Pour autant, les objectifs de sobriété ne sont pas les mêmes pour tout le monde. En effet, si celle-ci repose sur une consommation raisonnée des ressources, elle est également intimement liée à la justice sociale. « Ceux qui consomment trop doivent réduire leurs consommations, pour permettre à ceux qui consomment moins, de se développer », résume les deux spécialistes. « On ne demande pas aux plus précaires, qui subissent déjà les effets du changement climatique, d’être plus sobres »(2), défendent-ils. Pour Loïs Mallet, la solution pourrait résider dans le rationnement carbone : chaque citoyen disposerait d’un quota carbone annuel. « Ceux qui émettent le plus de CO2 [les plus riches] seraient ainsi immédiatement contraints de faire des choix : faire un aller-retour en avion à New-York ou rénover leur logement ? », présente-il. Un budget qui inciterait très tôt la société à transformer sa mobilité et diminuer fortement sa consommation d’énergie de manière égalitaire, juste et progressive, à mesure de la réduction annuelle du quota. « Sortir du pétrole implique des choix radicaux, martèle Loïs Mallet. Mais si on continue de le brûler, le climat sera foutu en l’air bien avant qu’on ait atteint nos objectifs ! », complète Édouard Toulouse.
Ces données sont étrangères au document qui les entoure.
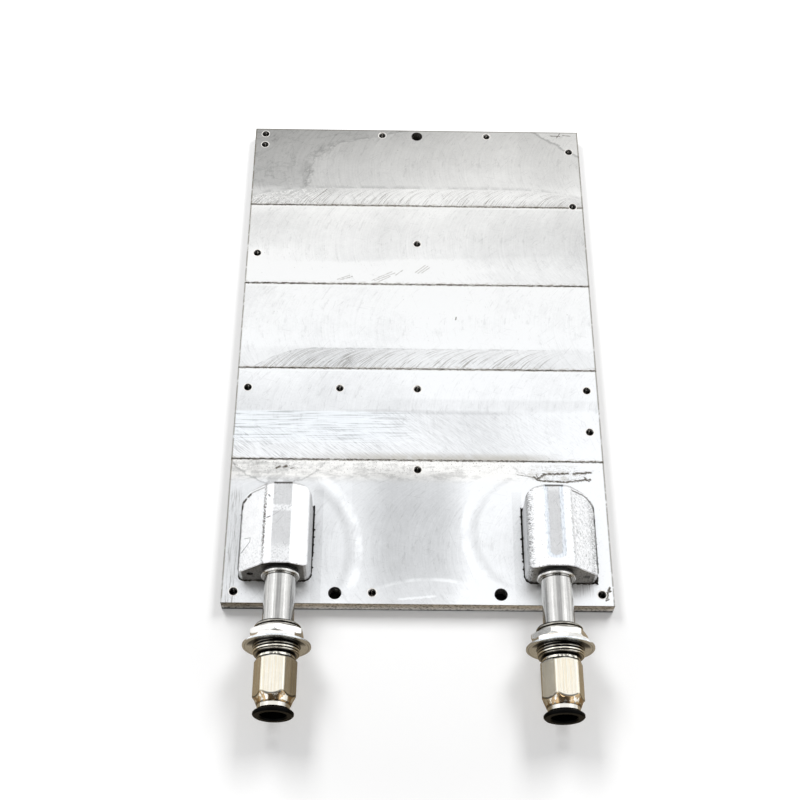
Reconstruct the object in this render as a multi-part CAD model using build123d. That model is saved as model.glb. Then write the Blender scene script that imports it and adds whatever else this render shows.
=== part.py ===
from build123d import *
import os

# Liquid cooling plate: a flat aluminium plate with coolant passages, two port blocks
# brazed on its top face, and a tube with a bulkhead push-in hose fitting on each block.
#
# Frame: the origin is the centre of the plate's underside. +X is to the right with the
# fittings towards the viewer, +Y runs away from the fittings, and +Z is up.
# Millimetres throughout. "Out" means along -Y, from a port block towards its hose.

# Plate
plate_width = 190.0
plate_length = 300.0
base_thickness = 5.0
cover_thickness = 3.0
plate_top = base_thickness + cover_thickness
right_edge = plate_width / 2
rear_edge = plate_length / 2
front_edge = -rear_edge

# Lanes that the face cutter leaves across the cover, counted from the rear edge
rear_lane_width = 56.8
lane_width = 54.9
lane_line_count = 4
lane_line_width = 0.4
lane_line_depth = 0.2

# Clearance holes for the plate's own M6 fixing screws, right through
fixing_hole_radius = 3.2
rear_fixing_inset = 4.6
front_fixing_inset = 5.4
front_fixing_half_spacing = 40.2

# Tapped holes, M4, blind in the base
tap_drill_radius = 1.65
tap_mouth_radius = 2.1
tap_mouth_depth = 0.45
tapped_depth = 6.4
side_inset = 5.9
rear_row_inset = 4.0
front_row_inset = 5.8
rear_left_pair_spacing = 8.1
rear_right_inset = 15.2
rear_row_left_x = -20.4
rear_row_right_x = 41.1
front_row_x = -22.2
right_rear_y = 94.2
left_rear_y = 58.8
centre_rear_y = 66.3
cross_row_y = -28.9
cross_row_left_x = -40.8
right_front_y = -53.9
centre_front_y = -76.9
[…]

Le ton est donné.

 

(1) Plan de transformation de l’économie française : https://theshiftproject.org/article/ptef-livre-et-site-web/

Scénario NégaWatt : https://negawatt.org/Scenario-negaWatt-2022

(2) Pour rappel, les 10 % de la population les plus riches sont responsables de 50 % des émissions de CO2 mondiales, selon un rapport d’Oxfam.